■ **Task brief**
Pick out all lines in the listing holding the string "node" and copy them.

------ Recorded information

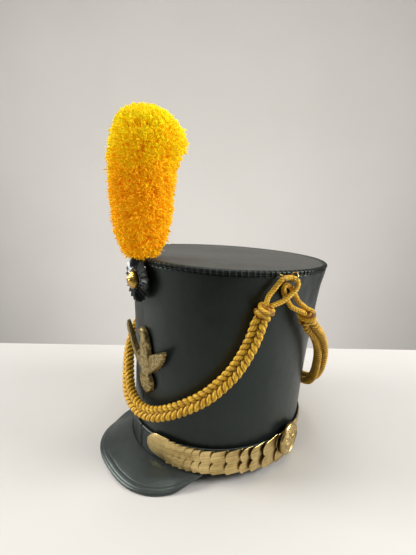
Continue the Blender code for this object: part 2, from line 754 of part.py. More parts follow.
def make_plume(build):
    """A club of wool, lofted through round sections that lean slightly."""
    points = []
    for row in PLUME_ROWS:
        for side in range(PLUME_SIDES):
            turn = 2 * pi * side / PLUME_SIDES
            x = PLUME_ACROSS + PLUME_HEIGHT * (row.across + row.radius * cos(turn))
            y = PLUME_ALONG + PLUME_HEIGHT * (row.along + row.radius * sin(turn))
            points.append((x, y, PLUME_FOOT + PLUME_HEIGHT * row.share))
    top = PLUME_ROWS[-1]
    points.append((PLUME_ACROSS, PLUME_ALONG, PLUME_FOOT))
    points.append((PLUME_ACROSS + PLUME_HEIGHT * top.across, PLUME_ALONG + PLUME_HEIGHT * top.along,
                   PLUME_FOOT + PLUME_HEIGHT))
    foot, crest = len(points) - 2, len(points) - 1
    last = (len(PLUME_ROWS) - 1) * PLUME_SIDES
    faces = []
    for side in range(PLUME_SIDES):
        nxt = (side + 1) % PLUME_SIDES
        faces.append((foot, nxt, side))
        faces.append((crest, last + side, last + nxt))
        for row in range(len(PLUME_ROWS) - 1):
            low = row * PLUME_SIDES
            faces.append((low + side, low + nxt, low + PLUME_SIDES + nxt, low + PLUME_SIDES + side))
    build.add_mesh("plume", points, faces, "wool")


def eagle_out():
    """How far the plate's back stands off the wall at its middle, to clear the wall all the way up."""
    flat = wall_frame(EAGLE_ANGLE, EAGLE_MIDDLE, 0).inverted()
    heights = np.linspace(EAGLE_MIDDLE - EAGLE_HEIGHT / 2, EAGLE_MIDDLE + EAGLE_HEIGHT / 2, 9)
    return EAGLE_CLEARANCE + max((flat @ crown_at(EAGLE_ANGLE, height)).z for height in heights)


def make_eagle(build):
    """A flat plate cut to the eagle's outline, standing just off the front of the wall."""
    curve = bpy.data.curves.new("eagle_plate", "CURVE")
    curve.dimensions = "2D"
    curve.fill_mode = "BOTH"
    curve.extrude = EAGLE_THICKNESS / 2
    curve.resolution_u = EAGLE_CURVE_STEPS
    spline = curve.splines.new("BEZIER")
    spline.use_cyclic_u = True
    spline.bezier_points.add(len(EAGLE_OUTLINE) - 1)
    for slot, point in zip(spline.bezier_points, EAGLE_OUTLINE):
        slot.co = (point.across * EAGLE_WIDTH, point.up * EAGLE_HEIGHT, 0)
        kind = "VECTOR" if point.corner else "AUTO"
        slot.handle_left_type = kind
        slot.handle_right_type = kind
    piece = build.add("eagle_plate", curve, "aged_brass")
    piece.matrix_local = wall_frame(EAGLE_ANGLE, EAGLE_MIDDLE, eagle_out() + EAGLE_THICKNESS / 2)


def make_cord_rings(build):
    for label, side in SIDES:
        for place, angle, tilt in zip(("front", "back"), RING_ANGLES, RING_TILTS):
            bpy.ops.mesh.primitive_torus_add(
                major_radius=RING_RADIUS, minor_radius=RING_WIRE_RADIUS,
                major_segments=RING_STEPS, minor_segments=RING_WIRE_STEPS,
            )
            ring = bpy.context.object
            mesh = ring.data
            bpy.data.objects.remove(ring)
            mesh.name = f"cord_ring_{label}_{place}"
            piece = build.add(mesh.name, mesh, "brass")
            frame = wall_frame(angle, RING_HEIGHT, RING_OUT, side)
            turn = Matrix.Rotation(radians(side * tilt), 4, "Z") @ Matrix.Rotation(pi / 2, 4, "Y")
            piece.matrix_local = frame @ turn


def place(route, side=1):
    return [side_point(side, point.angle, point.height, point.off) for point in route]


def mirrored_route(route):
    """A route that starts on the left and ends at the back, carried on to the right."""
    return [*route, *(CordPoint(360 - p.angle, p.height, p.off) for p in reversed(route[:-1]))]


def make_loop(build, name, side, route, knot_top, knot_way):
    """The two open strands that leave a knot side by side and pass through the rings."""
    outward = Vector((knot_top[0], knot_top[1] - TOP_SET_BACK, 0)).normalized()
    way = Vector(knot_way)
    across = way.cross(outward).normalized()
    points = place(route, side)
    if (points[0] - points[-1]).dot(across) < 0:
        across = -across
    foot = Vector(knot_top) + way * GAP
    start = foot + across * LOOP_SPREAD
    end = foot - across * LOOP_SPREAD
    routed = [start, start + way * LOOP_LEAD, *points, end + way * LOOP_LEAD, end]
    build.add_tube(name, smooth_curve(routed, LOOP_SPACING), LOOP_RADIUS, "cord")


def make_cord(build, which, route, loop):
    """A cap cord: loop, knot, plait, knot and loop, from the left side round to the right one."""
    line = smooth_curve(place(route), 0.002)
    length = float(np.linalg.norm(np.diff(line, axis=0), axis=1).sum())
    joint = KNOT_LENGTH + CORD_JOINT_GAP
    plait = stretch_of(line, joint, length - joint, PLAIT_SPACING)
    build.add_tube(f"{which}_plait", plait, PLAIT_RADIUS, "cord")
    ends = {"left": line, "right": line[::-1]}
    for label, side in SIDES:
        run = ends[label]
        knot = stretch_of(run, 0, KNOT_LENGTH, KNOT_LENGTH / 2)
        build.add_tube(f"{which}_knot_{label}", knot, KNOT_RADIUS, "cord")
        way = Vector(run[0] - run[1]).normalized()
        make_loop(build, f"{which}_loop_{label}", side, loop, run[0], way)


def make_cords(build):
    make_cord(build, "front_cord", FRONT_ROUTE, FRONT_LOOP)
    make_cord(build, "back_cord", mirrored_route(BACK_ROUTE), BACK_LOOP)


def main():
    clear_scene()
    build = Builder()
    make_crown_wall(build)
    make_crown_top(build)
    make_lower_band(build)
    make_peak(build)
    make_scales(build)
    make_back_strip(build)
    make_stem(build)
    make_cockade(build)
    make_button(build)
    make_plume(build)
    make_eagle(build)
    make_cord_rings(build)
    make_cords(build)


main()
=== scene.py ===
"""The looks of a tall leather shako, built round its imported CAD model.

Everything is in metres. The hat is modelled in its own frame, as the CAD is: its front faces -Y, the wearer's
left is +X and the plane of the head opening is z = 0. to_world leans it back onto the edge of its peak. An
angle round the crown is in degrees, from the front towards the wearer's left.
"""

from math import atan2, cos, pi, radians, sin

import bpy
import numpy as np
from mathutils import Matrix, Vector
from mathutils.geometry import delaunay_2d_cdt
from mathutils.kdtree import KDTree


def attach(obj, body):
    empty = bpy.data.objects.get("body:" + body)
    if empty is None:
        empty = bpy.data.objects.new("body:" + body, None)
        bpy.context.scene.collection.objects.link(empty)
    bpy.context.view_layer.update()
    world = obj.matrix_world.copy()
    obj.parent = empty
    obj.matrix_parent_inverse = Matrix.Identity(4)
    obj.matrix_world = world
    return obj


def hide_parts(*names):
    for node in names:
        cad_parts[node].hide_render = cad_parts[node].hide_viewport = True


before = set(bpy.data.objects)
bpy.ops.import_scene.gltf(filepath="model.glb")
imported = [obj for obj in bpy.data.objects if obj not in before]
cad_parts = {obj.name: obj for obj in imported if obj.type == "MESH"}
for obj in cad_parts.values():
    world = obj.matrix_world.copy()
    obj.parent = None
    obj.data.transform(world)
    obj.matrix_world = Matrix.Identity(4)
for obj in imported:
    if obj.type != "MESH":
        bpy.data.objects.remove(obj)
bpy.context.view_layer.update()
rng = np.random.default_rng(11)

GAP = 0.0003
BASE_LENGTH, BASE_WIDTH = 0.0999, 0.0971
TOP_LENGTH, TOP_WIDTH = 0.1144, 0.1059
SET_BACK, CROWN_HEIGHT, TOP_FALL, FLARE = 0.0162, 0.2090, 0.062, 2.24
WALL, TOP = 0.0025, 0.0025
BAND_OUT, BAND_STITCHES = 0.0019, 0.0252
STRAP_OUT = 0.0034
SCALE_BASE = 0.0044
SCALE_THICK = 0.0007
LEAN = atan2(0.0092, 0.2399)
LIFT = BASE_LENGTH * sin(LEAN)
SIDES = (("left", 1), ("right", -1))


def to_world(p):
    x, y, z = p[..., 0], p[..., 1], p[..., 2]
    return np.stack([x, y * cos(LEAN) + z * sin(LEAN), -y * sin(LEAN) + z * cos(LEAN) + LIFT], axis=-1)


def soft(distance, half):
    """1 in the middle, falling smoothly to 0 at the half spread."""
    distance = np.abs(np.asarray(distance, float))
    return np.where(distance < half, 0.5 + 0.5 * np.cos(pi * np.minimum(distance / half, 1)), 0.0)


def ease(low, high, x):
    t = np.clip((np.asarray(x, float) - low) / (high - low), 0, 1)
    return t * t * (3 - 2 * t)


def turned(angle):
    """An angle brought between -180 and 180."""
    return (np.asarray(angle, float) + 180) % 360 - 180


def ring_y(angle, share):
    half = BASE_LENGTH + (TOP_LENGTH - BASE_LENGTH) * share**FLARE
    return SET_BACK * share - half * np.cos(np.radians(angle))


def at_share(angle, share, out=0.0):
    """Points of the wall's outer face, or out metres off it, at a share of the crown's height."""
    angle, share, out = np.broadcast_arrays(*(np.asarray(v, float) for v in (angle, share, out)))
    flare = share**FLARE
    width = BASE_WIDTH + (TOP_WIDTH - BASE_WIDTH) * flare
    length = BASE_LENGTH + (TOP_LENGTH - BASE_LENGTH) * flare
    turn = np.radians(angle)
    y = ring_y(angle, share)
    nx, ny = np.sin(turn) / width, -np.cos(turn) / length
    size = np.hypot(nx, ny)
    z = CROWN_HEIGHT * share - TOP_FALL * share * y
    return np.stack([width * np.sin(turn) + nx / size * out, y + ny / size * out, z], axis=-1)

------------

■ **Expected answer**
    for node in names:
        cad_parts[node].hide_render = cad_parts[node].hide_viewport = True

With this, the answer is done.